Si on aime autant l’autotune c’est qu’on aime la mélancolie. Sur une des plus belles productions de cet EP à mon sens, KELTEC!, Peggy allie cet autotune à une boucle terrassante mais énergique mêlant batterie, synthés et vocodeur pour un morceau hors du temps. En écho avec FIX URSELF! juste avant, l’intimité du projet rejaillit dans toute sa sincérité. Il se laisse aller à aborder les termes du body shaming (“Every morning I body shame, I can’t stand my face“), des échecs amoureux (“My success killing all of my exes“), la solitude (“I’m alone, I’m at my best“) tout en laissant une touche d’humour à son statut toujours relativement mineur (“I think they’re scared of me, my bitch is so gorgeous“). Ce titre à l’ouverture si grandiloquente et aux 808 gracieuses est d’ailleurs une de ses plus belles preuve de la maitrise de ce nouvel univers.

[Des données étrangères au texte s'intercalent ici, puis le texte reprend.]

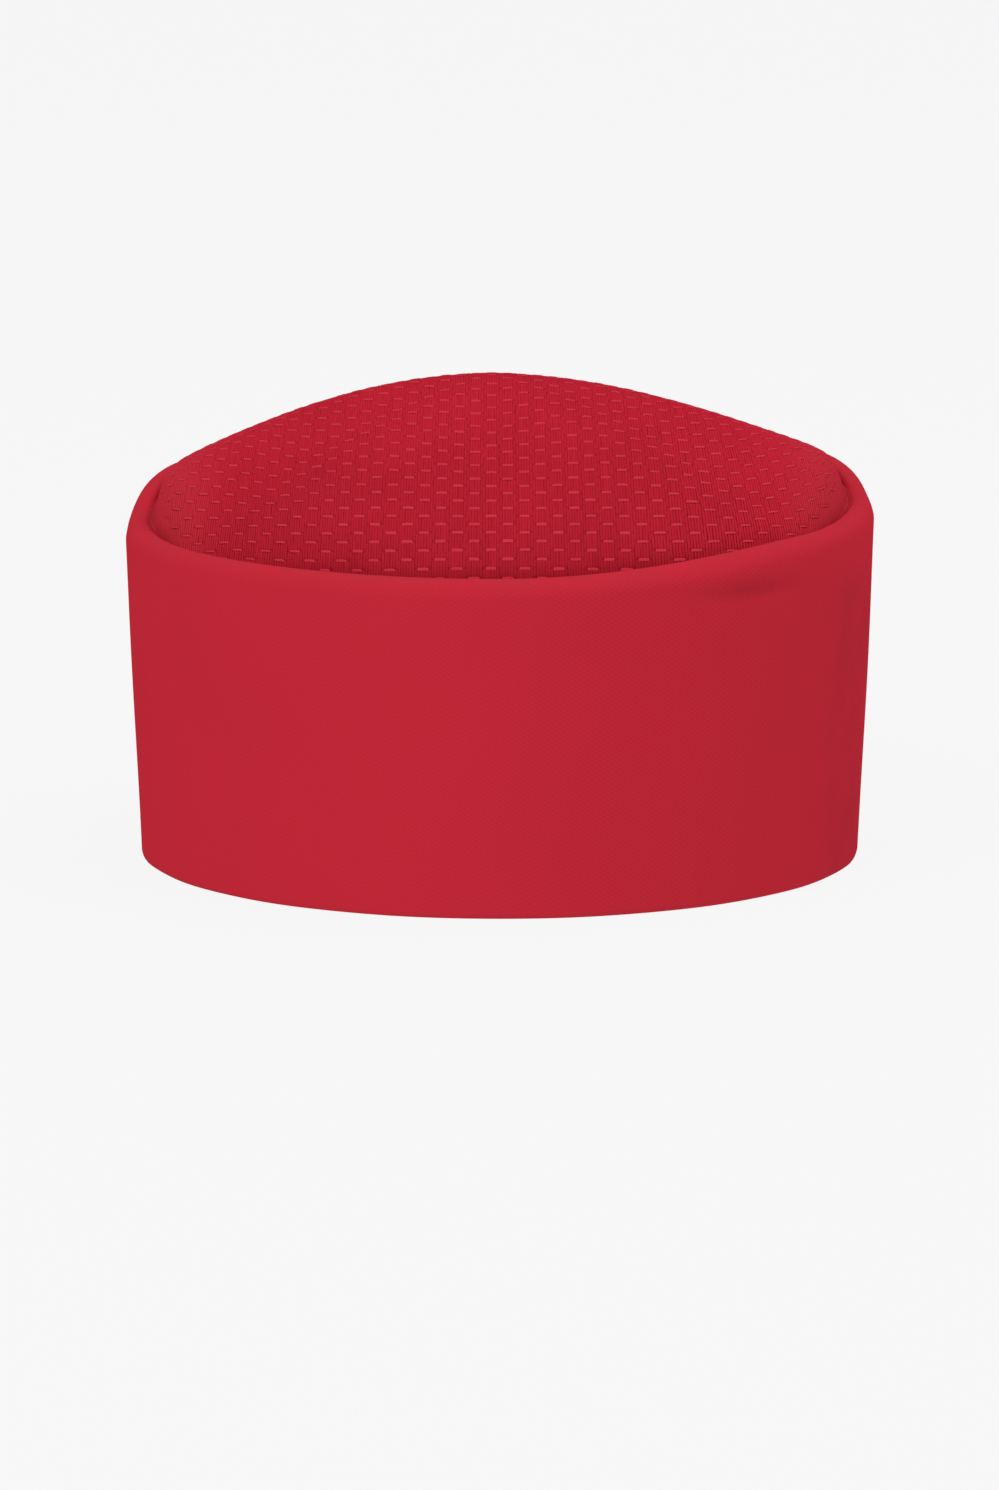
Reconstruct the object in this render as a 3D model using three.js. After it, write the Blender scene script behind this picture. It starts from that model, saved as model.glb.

Il faut beaucoup d’intelligence pour produire un tel projet. Humaine et musicale. JPEGMAFIA l’a toujours eu mais il semble aujourd’hui avoir réussi à la dompter pour qu’elle continue à le faire évoluer. EP2! est un projet empli de poésie maladroite, à l’image d’un certain nombre d’entre nous qui comme lui, préfèrent s’isoler. C’est un projet du nouveau monde peut-être, c’est en tout cas clairement ce qui s’ouvre avec JPEGMAFIA et cette fois on sera très attentif à l’y suivre.